Equanimity or inner calm allows you to step back from that response and the stories about where the fire engine is headed. With equanimity, you still have those thoughts. But you don’t get caught up in the spin cycle of past events, elaborate webs of future worries or memories.
Awareness with equanimity gives you freedom from mindlessness, stories, and suffering.
Thinking or not thinking
The idea is not to clear the mind, but to be able to observe whatever happens without getting caught in what can become ever-growing elaborate thinking. And then sometimes…with curiosity and an open mind…you can learn from those thoughts.
That’s one of the reasons this practice is called Insight Meditation. When you sit with yourself, you have the opportunity to learn about you, your thinking, your feeling, your sources of happiness, pain, and suffering. You can learn to do something different. As Pema Chodron explains, when we meditate, we learn that no matter what happens, we will be there with awareness, attention, and equanimity.

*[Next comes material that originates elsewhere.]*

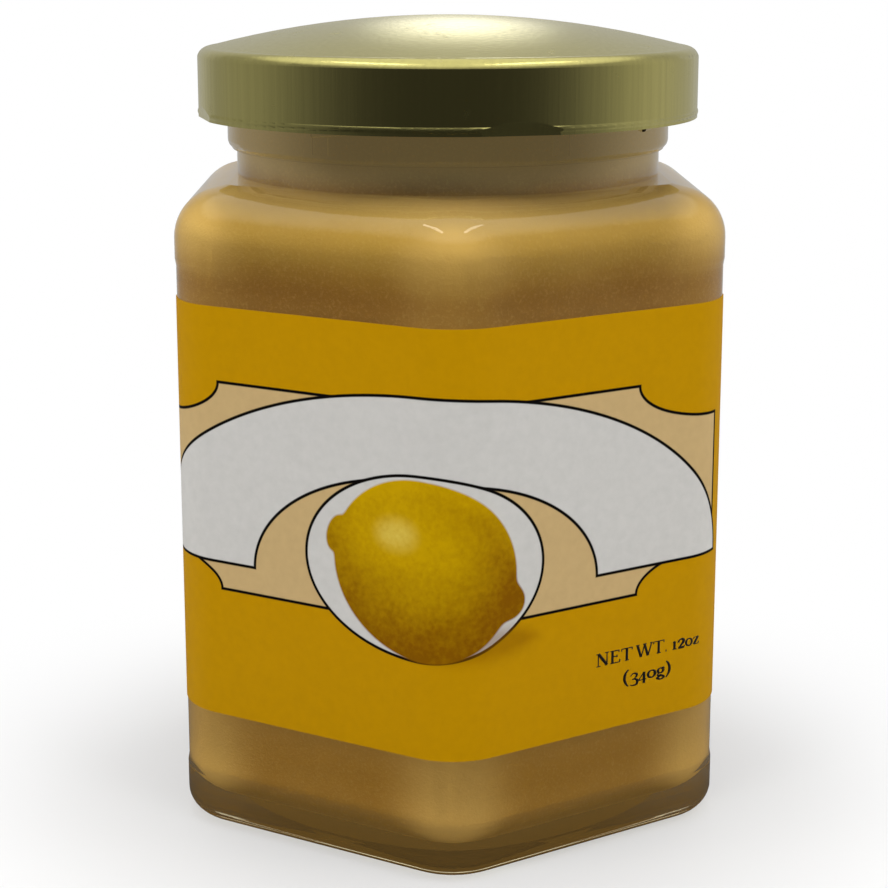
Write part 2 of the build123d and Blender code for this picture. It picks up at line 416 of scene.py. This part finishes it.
def label_design(paper):
    """Colour of the label's print. Every length is in millimetres, along the wall and up from the floor."""
    look = settings("label")
    start, end = label_ends()
    spot = paper.node("ShaderNodeUVMap", {"uv_map": "print"}).outputs[0]
    parts = paper.node("ShaderNodeSeparateXYZ", None, {0: spot})
    along = Value(paper, parts.outputs[0]) * ((end - start) / MM) + start / MM
    up = Value(paper, parts.outputs[1]) * ((LABEL_TOP - LABEL_BOTTOM) / MM) + LABEL_BOTTOM / MM
    edge = 0.12  # softness of an outline
    line = 0.19  # half the width of a drawn line
    fibre = paper.noise(paper.scaled_place(), 900.0, 3.0)

    middle = -3.35
    panel_low, panel_high, panel_half = 32.0, 58.05, 41.25
    aside = abs(along - middle)
    away = abs(up - (panel_low + panel_high) / 2)
    half_height = (panel_high - panel_low) / 2
    box = (aside - panel_half).most(away - half_height)
    notch = ellipse(aside, away, (panel_half, half_height), 12.5, 4.75)
    panel = box.most(-notch)

    banner_foot = 35.4
    outer = ellipse(along, up, (middle, banner_foot), 42.0, 23.75)
    inner = ellipse(along, up, (-3.85, banner_foot), 23.35, 13.9)
    arch = outer.most(-inner).most(banner_foot - up)
    oval = ellipse(along, up, (-4.0, 38.7), 15.7, 11.2)

    fruit_turn = math.radians(-17)
    cosine, sine = math.cos(fruit_turn), math.sin(fruit_turn)
    fruit_x = (along + 3.9) * cosine + (up - 38.4) * sine
    fruit_z = (up - 38.4) * cosine - (along + 3.9) * sine
    flesh = ellipse(fruit_x, fruit_z, (0.0, 0.0), 12.0, 10.9)
    nose = ellipse(fruit_x, fruit_z, (11.3, -0.7), 2.5, 2.3)
    stalk = ellipse(fruit_x, fruit_z, (-12.0, -0.3), 1.3, 2.3)
    lemon = flesh.math("SMOOTH_MIN", nose, 1.6).math("SMOOTH_MIN", stalk, 1.2)
    pores = paper.noise(paper.scaled_place(), 1500.0, 2.0)
    patches = paper.noise(paper.scaled_place(), 220.0, 2.0)
    lit = 1.0 - ellipse(fruit_x, fruit_z, (-3.5, 3.5), 9.0, 7.0).ramp(-7.0, 9.0)
    rim = flesh.ramp(-2.4, 0.0) * fruit_z.ramp(2.0, 7.0)
    gleam = 1.0 - ellipse(along, up, (-7.3, 42.6), 2.4, 1.6).ramp(-1.6, 1.4)
    under = ellipse(along, up, (2.2, 29.6), 9.0, 2.4).ramp(-2.0, 1.2)

    shape = paper.mix(painted(paper, panel, edge), look.ground, look.cream)
    shape = paper.mix(painted(paper, abs(panel) - line, edge), shape, look.ink)
    shape = paper.mix(painted(paper, arch, edge), shape, look.banner)
    shape = paper.mix(painted(paper, abs(arch) - line, edge), shape, look.ink)
    shape = paper.mix(painted(paper, oval, edge), shape, look.banner)
    shape = paper.mix(painted(paper, abs(oval) - line, edge), shape, look.ink)
    shape = paper.mix((1.0 - under) * 0.5, shape, look.fruit_shade)
    tone = lit + rim * 0.35 + (pores - 0.5) * 0.55 + (patches - 0.5) * 0.4
    skin = paper.mix(tone, look.fruit_shade, look.fruit)
    skin = paper.mix(gleam * (0.25 + pores * 0.5), skin, look.gleam)
    shape = paper.mix(painted(paper, lemon, 0.25), shape, skin)
    dull = paper.mix(fibre, (0.86, 0.86, 0.86), WHITE)
    return paper.mix(1.0, shape, dull, "MULTIPLY"), fibre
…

Please do not believe what I have written here even though all of it comes from people before me who know far more than I do. This is not a top-down practice. Your practice, your life, is your experiment. Try it for yourself. Sit in silence for five minutes. You may be surprised at how quickly and readily your mind gets caught up in stories. Then be curious. Do the stories cause you suffering?
Pain is real; suffering is a product of your imagination.